Today, we report on how desperate people trying to get a roof over their heads are sleeping out to buy homes off the plans. Instead of wringing his hands over the housing emergency, the Taoiseach needs to show he runs the Government, and start delivering.

If there is progress he is quick to take the credit, when there is failure he must act, or take the consequenc­es.

Poor Paschal Donohoe seems similarly stricken. The Finance Minister was beating the Central Bank about the head yesterday for not protecting the consumer interest. If he feels the financial watchdog is more poodle than bloodhound, let he and the Government sort it out.

Taking office does not come with an exemption from responsibi­lity. The Government must disabuse itself of the notion that its role is to audition to play the Opposition in a ha’penny farce. It does not have the luxury of inaction.

Winston Churchill despaired of the state of politics in Britain before the war.
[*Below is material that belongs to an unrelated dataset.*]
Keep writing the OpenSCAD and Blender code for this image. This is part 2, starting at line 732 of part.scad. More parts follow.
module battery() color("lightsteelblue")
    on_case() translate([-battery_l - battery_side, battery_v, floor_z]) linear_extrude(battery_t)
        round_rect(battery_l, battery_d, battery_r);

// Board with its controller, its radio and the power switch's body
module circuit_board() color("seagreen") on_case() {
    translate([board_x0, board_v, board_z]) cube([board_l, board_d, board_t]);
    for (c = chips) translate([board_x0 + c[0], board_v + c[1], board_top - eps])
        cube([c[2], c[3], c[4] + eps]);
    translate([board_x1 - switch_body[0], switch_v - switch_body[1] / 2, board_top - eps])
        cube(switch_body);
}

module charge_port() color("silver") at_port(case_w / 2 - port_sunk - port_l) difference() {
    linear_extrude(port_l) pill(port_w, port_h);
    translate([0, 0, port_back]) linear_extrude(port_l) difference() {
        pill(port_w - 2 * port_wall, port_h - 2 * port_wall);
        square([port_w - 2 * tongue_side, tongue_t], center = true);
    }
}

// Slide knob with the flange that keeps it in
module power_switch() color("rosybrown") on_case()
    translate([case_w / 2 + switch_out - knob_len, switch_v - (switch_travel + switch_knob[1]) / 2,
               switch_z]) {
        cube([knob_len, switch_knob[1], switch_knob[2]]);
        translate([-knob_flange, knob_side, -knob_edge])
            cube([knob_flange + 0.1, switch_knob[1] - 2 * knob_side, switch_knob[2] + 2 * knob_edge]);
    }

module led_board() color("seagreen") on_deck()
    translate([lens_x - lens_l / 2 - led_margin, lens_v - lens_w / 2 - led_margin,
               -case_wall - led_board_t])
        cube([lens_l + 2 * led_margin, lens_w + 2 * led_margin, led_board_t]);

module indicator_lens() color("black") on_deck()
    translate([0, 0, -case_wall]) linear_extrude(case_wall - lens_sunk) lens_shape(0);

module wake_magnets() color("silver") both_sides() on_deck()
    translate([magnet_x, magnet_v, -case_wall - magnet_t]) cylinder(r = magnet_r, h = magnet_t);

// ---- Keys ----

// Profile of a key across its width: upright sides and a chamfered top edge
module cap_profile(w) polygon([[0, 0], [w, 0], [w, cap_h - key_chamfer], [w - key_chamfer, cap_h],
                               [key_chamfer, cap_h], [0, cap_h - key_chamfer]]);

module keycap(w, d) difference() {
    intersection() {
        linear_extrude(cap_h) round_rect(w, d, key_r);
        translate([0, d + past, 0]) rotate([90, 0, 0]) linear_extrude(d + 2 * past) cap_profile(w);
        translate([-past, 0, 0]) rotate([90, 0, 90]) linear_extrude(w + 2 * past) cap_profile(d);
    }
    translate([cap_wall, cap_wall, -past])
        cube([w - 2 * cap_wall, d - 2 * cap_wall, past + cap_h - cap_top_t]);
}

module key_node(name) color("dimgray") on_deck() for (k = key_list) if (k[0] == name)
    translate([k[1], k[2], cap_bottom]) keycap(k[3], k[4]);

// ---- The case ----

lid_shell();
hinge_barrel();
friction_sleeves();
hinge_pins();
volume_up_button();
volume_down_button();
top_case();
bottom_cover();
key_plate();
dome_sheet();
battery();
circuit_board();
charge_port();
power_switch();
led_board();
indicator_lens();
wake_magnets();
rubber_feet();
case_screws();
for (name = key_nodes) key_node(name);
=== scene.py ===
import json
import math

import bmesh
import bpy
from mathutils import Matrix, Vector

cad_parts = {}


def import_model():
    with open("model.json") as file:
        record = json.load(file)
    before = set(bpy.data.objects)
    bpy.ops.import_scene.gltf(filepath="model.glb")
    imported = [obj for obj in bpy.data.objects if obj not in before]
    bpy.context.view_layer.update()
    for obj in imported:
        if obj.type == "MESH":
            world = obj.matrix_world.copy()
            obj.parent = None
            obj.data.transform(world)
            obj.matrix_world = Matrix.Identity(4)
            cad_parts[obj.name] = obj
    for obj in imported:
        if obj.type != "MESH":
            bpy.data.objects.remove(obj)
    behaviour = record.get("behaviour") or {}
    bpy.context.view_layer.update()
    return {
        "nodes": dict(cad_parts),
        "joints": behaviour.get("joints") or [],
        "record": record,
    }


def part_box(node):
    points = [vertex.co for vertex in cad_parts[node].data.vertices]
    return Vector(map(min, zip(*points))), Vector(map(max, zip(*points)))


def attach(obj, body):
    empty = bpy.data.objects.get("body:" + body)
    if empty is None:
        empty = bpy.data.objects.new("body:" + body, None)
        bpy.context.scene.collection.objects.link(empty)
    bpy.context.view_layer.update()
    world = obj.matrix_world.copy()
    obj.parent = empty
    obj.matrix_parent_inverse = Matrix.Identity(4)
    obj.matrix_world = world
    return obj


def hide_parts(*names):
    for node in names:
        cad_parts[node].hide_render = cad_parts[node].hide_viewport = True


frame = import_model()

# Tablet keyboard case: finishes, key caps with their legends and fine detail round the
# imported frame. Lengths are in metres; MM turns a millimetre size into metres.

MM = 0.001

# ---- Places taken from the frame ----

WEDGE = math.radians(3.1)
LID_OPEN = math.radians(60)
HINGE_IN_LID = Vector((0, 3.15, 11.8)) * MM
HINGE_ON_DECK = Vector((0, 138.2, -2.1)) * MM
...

Railing against the lethargy, he wrote: “So they [the Government] go on in strange paradox, decided only to be undecided, resolved to be irresolute, adamant for drift.”

With some 28,046 homes in mortgage arrears and hundreds waiting for hospital treatment every week, we need to see real results in solving problems, and not just rearrangin­g them.

Public patience with a Government whinging about faults it was elected to fix has long been spent.